Well if it wont start and your flying at 129 MPH throw out the rope and anchor :laugh:  :laugh: check that fuseable link on the little starter wire. with key on in start position stick wife,    no I mean wire ,on both sides of the fuseable link to see if you have powerIf not cut fuseable link out .Also Trace down your wires to the alternator ,I believe there is a fuseable link in the supply wire to the alternator(large wire) if no power to alternater you wont have lights or power to the ignition,  I think, somebody correct me if I'm wrong .  LEE


----------



## C Nash

454 starting problem

The fuseable link could very well be the problem.  Forgot about them little devils. If it is blown your local parts should have the fuse wire.

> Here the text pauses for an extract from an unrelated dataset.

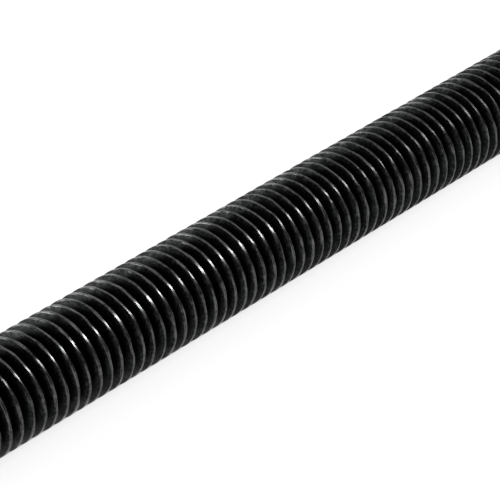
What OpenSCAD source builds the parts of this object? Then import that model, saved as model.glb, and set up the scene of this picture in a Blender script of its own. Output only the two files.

Do not go by the looks of the outside wire because most of the size is insulation.  The wire will be smaller than the circuit wires.


----------



## melreck

454 starting problem

 :laugh: Hurrah!!!!  Finally a young mobile mechanic came to my house and checked out my motorhome no start/run problem and in about a half hour he told me how the anti-theft device had failed. He pulled the little chip out and showed me where one of the commutators had a burned spot on it.  My dealer never told me the coach was equipped with one. It had the front part of the housing broken off, so I never even noticed the thing mounted under the lip of the dash. 
Does anyone out there know if a new chip can be ordered? And may I say a MILLION THANKS to all of you that were trying to help me. I learned a lot of things to look for in the future.  Thanks again, I consider you guys true friends.  Mel


----------



## C Nash

454 starting problem

Mel, glad you got the problem located. Better keep that young mechanics name handy.


----------



## Woods32

Hi there! I know this post was from 2006 but I was hoping to get some insight!! We recently got a 93 Fleetwood Coronado and its doing the exact same thing yours did. After the anti-theft was fixed did you have any other issues with it? Also where the heck is the little stinker! I cant find it. Thank you!


----------